# start of Given records
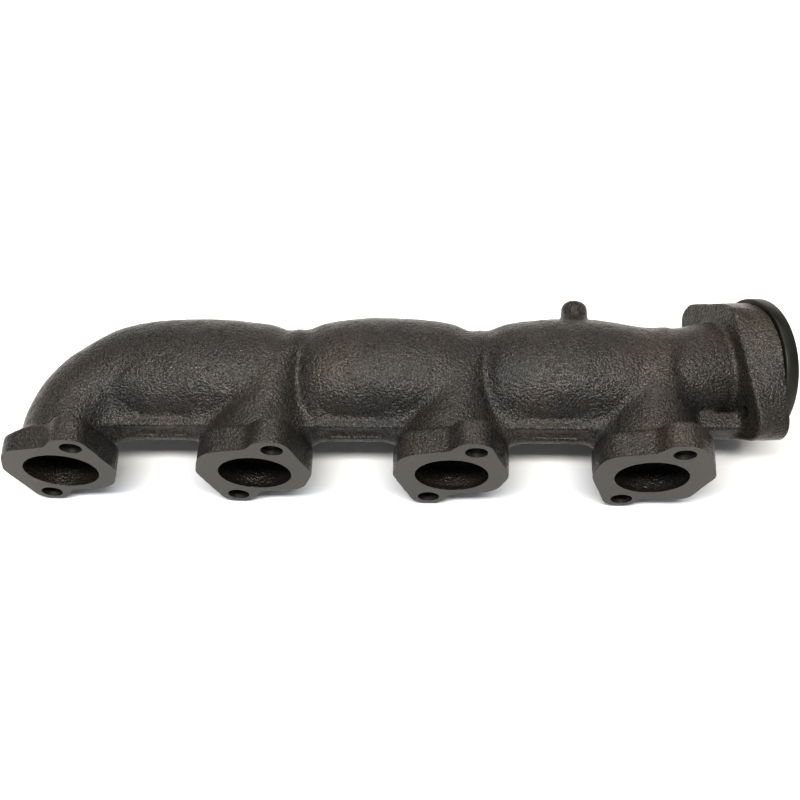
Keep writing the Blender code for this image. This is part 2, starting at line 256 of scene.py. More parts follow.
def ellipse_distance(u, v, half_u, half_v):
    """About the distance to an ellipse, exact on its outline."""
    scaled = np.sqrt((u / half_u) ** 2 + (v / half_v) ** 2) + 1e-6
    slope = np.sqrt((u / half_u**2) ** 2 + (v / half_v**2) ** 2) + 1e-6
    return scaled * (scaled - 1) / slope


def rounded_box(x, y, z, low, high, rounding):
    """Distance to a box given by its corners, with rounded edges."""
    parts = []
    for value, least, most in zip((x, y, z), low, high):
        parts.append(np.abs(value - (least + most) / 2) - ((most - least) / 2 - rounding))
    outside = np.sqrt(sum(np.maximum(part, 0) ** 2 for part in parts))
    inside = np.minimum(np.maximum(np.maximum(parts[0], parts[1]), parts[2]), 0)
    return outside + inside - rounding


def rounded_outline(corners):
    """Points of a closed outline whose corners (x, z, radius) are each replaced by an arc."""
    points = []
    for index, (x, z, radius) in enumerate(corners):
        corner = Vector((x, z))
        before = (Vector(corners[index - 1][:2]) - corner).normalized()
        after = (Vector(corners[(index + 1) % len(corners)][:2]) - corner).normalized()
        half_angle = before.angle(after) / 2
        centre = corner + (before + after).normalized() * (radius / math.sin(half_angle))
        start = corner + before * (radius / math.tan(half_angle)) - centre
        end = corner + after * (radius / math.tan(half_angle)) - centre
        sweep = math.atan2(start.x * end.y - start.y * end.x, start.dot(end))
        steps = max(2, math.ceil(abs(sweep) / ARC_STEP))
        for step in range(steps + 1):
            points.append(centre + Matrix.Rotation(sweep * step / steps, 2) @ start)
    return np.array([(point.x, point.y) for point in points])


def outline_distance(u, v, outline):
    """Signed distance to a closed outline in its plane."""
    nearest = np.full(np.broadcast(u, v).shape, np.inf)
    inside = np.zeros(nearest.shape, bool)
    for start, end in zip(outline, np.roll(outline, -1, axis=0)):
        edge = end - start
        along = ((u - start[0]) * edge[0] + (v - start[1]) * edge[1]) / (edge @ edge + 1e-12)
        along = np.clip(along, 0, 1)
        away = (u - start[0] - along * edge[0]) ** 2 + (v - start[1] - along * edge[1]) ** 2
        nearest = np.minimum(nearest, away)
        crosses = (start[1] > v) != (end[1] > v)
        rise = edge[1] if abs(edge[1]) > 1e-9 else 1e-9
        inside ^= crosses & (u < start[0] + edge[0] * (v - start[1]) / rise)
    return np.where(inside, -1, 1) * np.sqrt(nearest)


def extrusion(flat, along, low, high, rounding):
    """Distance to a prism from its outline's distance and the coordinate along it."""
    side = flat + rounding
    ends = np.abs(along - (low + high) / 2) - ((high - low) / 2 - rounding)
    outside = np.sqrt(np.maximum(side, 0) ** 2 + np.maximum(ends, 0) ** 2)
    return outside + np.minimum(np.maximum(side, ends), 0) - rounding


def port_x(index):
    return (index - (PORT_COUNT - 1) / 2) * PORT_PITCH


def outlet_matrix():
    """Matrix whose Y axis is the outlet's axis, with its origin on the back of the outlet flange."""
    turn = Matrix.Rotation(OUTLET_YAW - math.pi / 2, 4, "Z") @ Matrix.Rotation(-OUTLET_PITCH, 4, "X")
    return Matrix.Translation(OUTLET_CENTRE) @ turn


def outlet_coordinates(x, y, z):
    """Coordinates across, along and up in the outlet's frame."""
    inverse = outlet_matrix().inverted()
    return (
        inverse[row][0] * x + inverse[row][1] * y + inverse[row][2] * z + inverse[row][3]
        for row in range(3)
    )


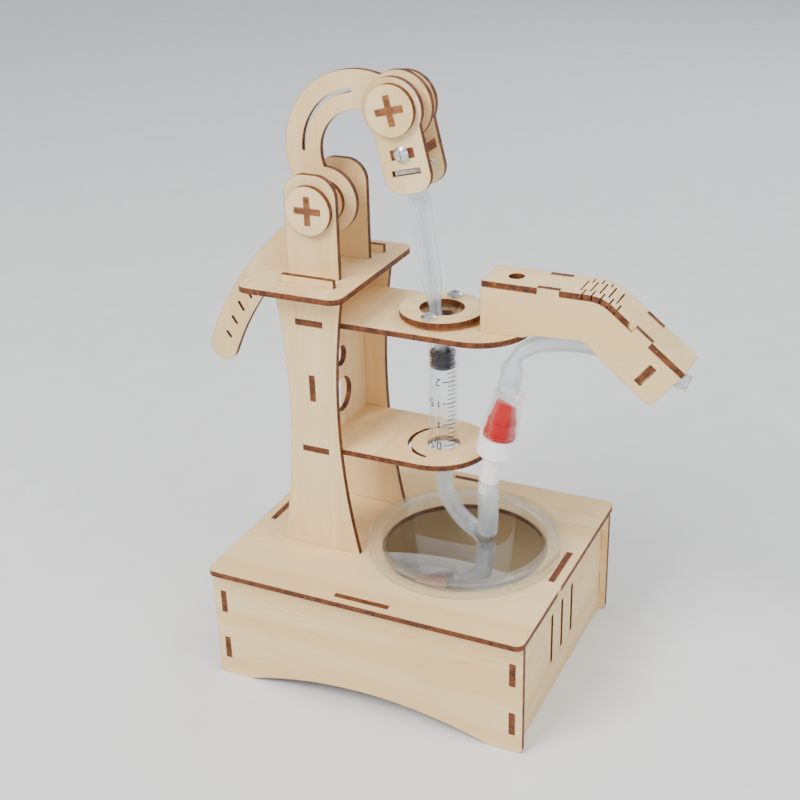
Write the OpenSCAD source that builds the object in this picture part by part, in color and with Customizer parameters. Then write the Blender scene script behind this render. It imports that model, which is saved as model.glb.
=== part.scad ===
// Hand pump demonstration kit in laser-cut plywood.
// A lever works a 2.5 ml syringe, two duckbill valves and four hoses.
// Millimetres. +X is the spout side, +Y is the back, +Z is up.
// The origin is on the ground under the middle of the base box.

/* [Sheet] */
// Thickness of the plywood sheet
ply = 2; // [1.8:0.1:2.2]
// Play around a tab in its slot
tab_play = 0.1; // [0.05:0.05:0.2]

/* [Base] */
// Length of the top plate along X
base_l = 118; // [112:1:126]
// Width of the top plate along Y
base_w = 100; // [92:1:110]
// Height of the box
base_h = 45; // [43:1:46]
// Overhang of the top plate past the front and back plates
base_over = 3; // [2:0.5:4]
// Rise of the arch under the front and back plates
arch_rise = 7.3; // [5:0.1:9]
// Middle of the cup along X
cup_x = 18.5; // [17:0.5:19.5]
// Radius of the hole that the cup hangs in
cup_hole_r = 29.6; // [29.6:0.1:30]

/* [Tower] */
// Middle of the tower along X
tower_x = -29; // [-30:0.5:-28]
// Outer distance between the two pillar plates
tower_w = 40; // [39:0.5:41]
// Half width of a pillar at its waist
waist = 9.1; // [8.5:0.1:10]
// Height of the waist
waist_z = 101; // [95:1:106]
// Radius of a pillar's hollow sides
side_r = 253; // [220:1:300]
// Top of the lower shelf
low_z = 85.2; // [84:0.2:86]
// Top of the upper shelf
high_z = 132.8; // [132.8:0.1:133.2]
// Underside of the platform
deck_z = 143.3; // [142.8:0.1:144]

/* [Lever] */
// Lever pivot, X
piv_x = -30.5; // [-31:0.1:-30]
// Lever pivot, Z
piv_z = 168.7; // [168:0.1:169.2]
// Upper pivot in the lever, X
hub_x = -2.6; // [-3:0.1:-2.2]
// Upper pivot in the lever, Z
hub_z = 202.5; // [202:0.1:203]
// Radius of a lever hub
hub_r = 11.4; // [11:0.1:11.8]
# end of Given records
▶ **Stated task**
Copy whichever lines in the listing above contain the word "Blender".

▶ **Final result**
Keep writing the Blender code for this image. This is part 2, starting at line 256 of scene.py. More parts follow.
Write the OpenSCAD source that builds the object in this picture part by part, in color and with Customizer parameters. Then write the Blender scene script behind this render. It imports that model, which is saved as model.glb.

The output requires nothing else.